Первую книгу Первенцева «Кочубей», изданную в 37-м году, начисто переписал литературный редактор. Она отличалась по художественному уровню от всех других созданий Первенцева настолько, что и без того становилось совершенно ясно: «Кочубей» написан другим человеком…
Скольких людей погубил этот несуществующий писатель, писатель-призрак, кричавший на талантливых критиков — профессоров университета: «Долго ли будут они своими мышиными зубками, своими ядовитыми чумными зубками подтачивать здание советской драматургии?!»
Орест Мальцев — фигура фиктивная до такой степени, что даже в справочнике Союза писателей о лауреатах Сталинских премий, в графе «за что получена Сталинская премия» — прочерк…
Хотя известна и его книга, и рыжеватый инвалид войны Володя Гурвич, сын одного из основателей американской компартии, которого по заведенной МВД схеме вначале выталкивали с работы, а затем выселяли вместе с матерью из Москвы как тунеядца…
Чтобы не умереть с голода, Володя Гурвич схватился за первую попавшуюся работу — писал заказанный Оресту Мальцеву роман «Югославская трагедия» — о «кровавой собаке Тито»… Когда с Тито помирились, роман изъяли из всех советских библиотек, и Орест Мальцев оказался писателем — лауреатом Сталинской премии без единого литературного труда…
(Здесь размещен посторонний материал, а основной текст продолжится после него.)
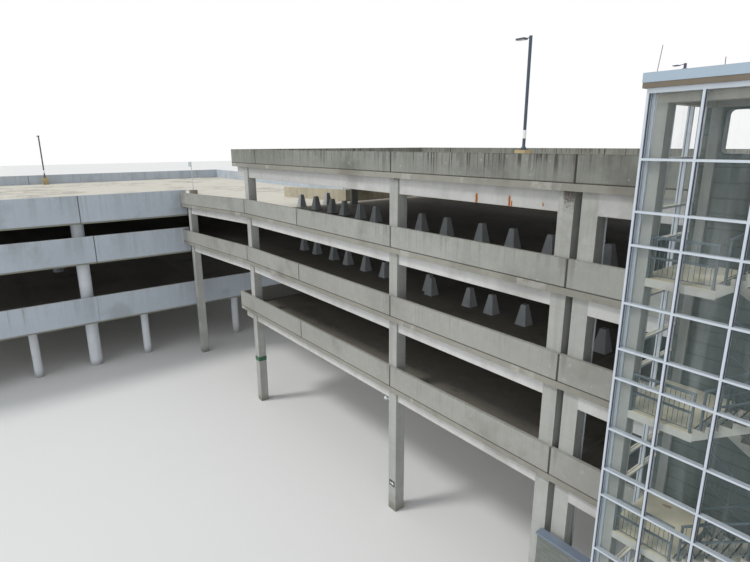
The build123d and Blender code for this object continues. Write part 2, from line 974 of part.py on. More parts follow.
with BuildPart() as low_wall_coping:
    block(
        (expansion_x - coping_overhang, low_wall_east),
        (-low_wall_front - coping_overhang, wall_back + coping_overhang),
        (low_wall_height, low_wall_height + coping_thick),
    )
save(low_wall_coping, "low_wall_coping")

# Lamps: pedestals, poles with a short arm to the west, and one head each
lamp_places = [(lamp_x, lamp_y, roof_deck, lamp_top), (far_lamp_x, far_lamp_y, side_deck_3, far_lamp_top)]

with BuildPart() as lamp_pedestals:
    for x, y, floor, top in lamp_places:
        posts([(x, y)], pedestal_size, (floor, floor + pedestal_height))
save(lamp_pedestals, "lamp_pedestals")

with BuildPart() as lamp_poles:
    for x, y, floor, top in lamp_places:
        round_posts([(x, y)], pole_diameter, (floor + pedestal_height, top))
        with BuildSketch(Plane.YZ.offset(place_x(x - arm_length))) as arm:
            with Locations((place_y(y), top - lamp_head_thick)):
                Circle(arm_diameter / 2)
        extrude(arm.sketch, amount=arm_length)
save(lamp_poles, "lamp_poles")

with BuildPart() as lamp_heads:
    for x, y, floor, top in lamp_places:
        low = top - lamp_head_thick * 3 / 2
        block(
            (x - arm_length - lamp_head_length, x - arm_length),
            (y - lamp_head_width / 2, y + lamp_head_width / 2),
            (low, low + lamp_head_thick),
        )
save(lamp_heads, "lamp_heads")

# Guide post: a round concrete foot and a thin pole
guide_place = [(guide_post_x, guide_post_y)]
guide_foot_top = side_deck_3 + guide_base_height

with BuildPart() as guide_post_foot:
    round_posts(guide_place, guide_base_diameter, (side_deck_3, guide_foot_top))
save(guide_post_foot, "guide_post_foot")

with BuildPart() as guide_post:
    round_posts(guide_place, guide_post_diameter, (guide_foot_top, side_deck_3 + guide_post_height))
save(guide_post, "guide_post")

guide_sign_top = side_deck_3 + guide_post_height - guide_sign_drop
guide_face = guide_post_y - guide_post_diameter / 2

with BuildPart() as guide_sign:
    block(
        (guide_post_x - guide_sign_width, guide_post_x),
        (guide_face - sign_thick, guide_face),
        (guide_sign_top - guide_sign_height, guide_sign_top),
    )
save(guide_sign, "guide_sign")

# Camera on its bracket, and bare sign plates on two columns
column_3_west = column_line_3 - half_column
dome_x = column_3_west - camera_arm_length

with BuildPart() as ceiling_camera:
    with BuildSketch(Plane.YZ.offset(place_x(dome_x))) as bracket:
        with Locations((place_y(column_front + half_column), camera_height)):
            Circle(camera_arm_diameter / 2)
    extrude(bracket.sketch, amount=camera_arm_length)
    with Locations((place_x(dome_x), place_y(column_front + half_column), camera_height)):
        Sphere(camera_dome_diameter / 2)
save(ceiling_camera, "ceiling_camera")

with BuildPart() as arrow_sign:
    block(
        (column_line_3 - arrow_sign_width / 2, column_line_3 + arrow_sign_width / 2),
        (column_front - sign_thick, column_front),
        (arrow_sign_z, arrow_sign_z + arrow_sign_height),
    )
save(arrow_sign, "arrow_sign")

with BuildPart() as column_band_sign:
    with BuildSketch(Plane.XY.offset(wrap_sign_z)) as wrap:
        with Locations((place_x(column_line_2), place_y(column_front + half_column))):
            Rectangle(column_size + 2 * sign_thick, column_size + 2 * sign_thick)
            Rectangle(column_size, column_size, mode=Mode.SUBTRACT)
    extrude(wrap.sketch, amount=wrap_sign_height)
save(column_band_sign, "column_band_sign")
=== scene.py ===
"""Looks of the multi storey car park model: concrete, glazing, railings, fittings, light and camera."""

from math import pi, radians

import bmesh
import bpy
import numpy as np
from mathutils import Matrix, Vector


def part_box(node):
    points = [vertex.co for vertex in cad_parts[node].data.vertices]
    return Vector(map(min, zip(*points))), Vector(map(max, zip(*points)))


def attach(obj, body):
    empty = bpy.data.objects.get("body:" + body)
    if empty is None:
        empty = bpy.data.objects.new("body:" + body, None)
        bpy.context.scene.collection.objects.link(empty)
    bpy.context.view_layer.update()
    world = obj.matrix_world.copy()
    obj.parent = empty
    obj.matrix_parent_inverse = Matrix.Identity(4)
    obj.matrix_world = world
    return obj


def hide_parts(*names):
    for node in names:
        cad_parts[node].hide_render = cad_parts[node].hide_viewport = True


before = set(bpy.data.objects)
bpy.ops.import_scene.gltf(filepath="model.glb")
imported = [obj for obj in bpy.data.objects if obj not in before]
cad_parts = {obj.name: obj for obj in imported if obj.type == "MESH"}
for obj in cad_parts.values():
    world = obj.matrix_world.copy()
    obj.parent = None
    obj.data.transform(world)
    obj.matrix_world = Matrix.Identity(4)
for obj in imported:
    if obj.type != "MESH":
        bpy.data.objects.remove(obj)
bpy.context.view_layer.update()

# Camera, solved from the building's own edges
PHOTO_WIDTH = 750
FOCAL_PIXELS = 525.0
SENSOR_WIDTH = 36
CAMERA_PLACE = (4.4056, -1.1797, 1.9814)
CAMERA_TURN = radians(52.22)
CAMERA_DIP = radians(14.636)
CAMERA_ROLL = radians(-0.2)

# Places on the building that several pieces and finishes share, in metres
FRONT_Y = 0.423
REAR_Y = 2.323
KNEE_X = 0.7805
CORNER_X = -0.6585
ROOF_END_X = 0.6135
COLUMN_3_X = 2.4645
COLUMN_4_X = 3.3835
JOINT_X = 3.4175
LINK_DROP = 0.052
DECKS = ("main_deck_1", "main_deck_2", "main_deck_3", "main_roof_deck")
PARAPET_HEIGHTS = {"parapets_1": 0.116, "parapets_2": 0.108, "parapets_3": 0.105, "parapets_roof": 0.096}
PARAPET_JOINTS = {
    "parapets_1": (1.5475, COLUMN_3_X - 0.005, JOINT_X),
    "parapets_2": (KNEE_X, 1.5475, COLUMN_3_X - 0.005, JOINT_X),
    "parapets_3": (KNEE_X, 1.5475, COLUMN_3_X - 0.005, JOINT_X),
    "parapets_roof": (1.0105, COLUMN_3_X - 0.005, JOINT_X),
}
BAND_JOINTS = {"side_bands_1": (), "side_bands_2": (-0.347,), "side_bands_3": (-0.428,)}
STAIR_MIDDLE_Y = sum(corner.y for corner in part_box("stair_railings")) / 2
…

Писатели, которые никогда не существовали, стали «опричниками» Фадеева и Симонова…
Литературная опричнина губила советскую литературу с яростью.
…Их было более шестисот — ни в чем не повинных писателей, которых Союз послушно отдал их тюремно-лагерной судьбе…», — повторяет Солженицын в своем письме IV съезду СП официальные данные, объявленные в свое время с трибуны Союза писателей.
Как видим, и Солженицын еще не знал в те дни всей правды.
Союз писателей не только «отдал», он и заталкивал литераторов в тюрьмы. А от вернувшихся с каторги ссыльных бедолаг требовал молчания или предательства.
Увы, и это не дурной сон…
Целая бригада симоновцев (Н. Дроздов, завпрозой в симоновском «Новом мире», с сотоварищами) начисто переписала рыхлые записки бывшего заключенного В. Ажаева, изданные на периферии; автор превратил в них начальника концлагерей Барабанова, которого зэки и охрана боялись как огня, в героя вольной советской жизни — Батманова. Симонов с энтузиазмом поддерживал ложь: магистральный трубопровод в ажаевской книге, после всех исправлений, по-прежнему прокладывали не несчастные, голодные, полумертвые зэки, которых автор предал, а исключительно счастливые советские граждане. Симонов бдительно просмотрел готовую рукопись: не остались ли лагерные «намеки», ненужные психологические ассоциации и пр.; и Василия Ажаева, тихого, болезненного зэка-«вольноотпущенника» восславили — за молчание. За молчание и робость определили главным в витринный журнал «Советская литература на иностранных языках», где, как известно, главный не решал ничего.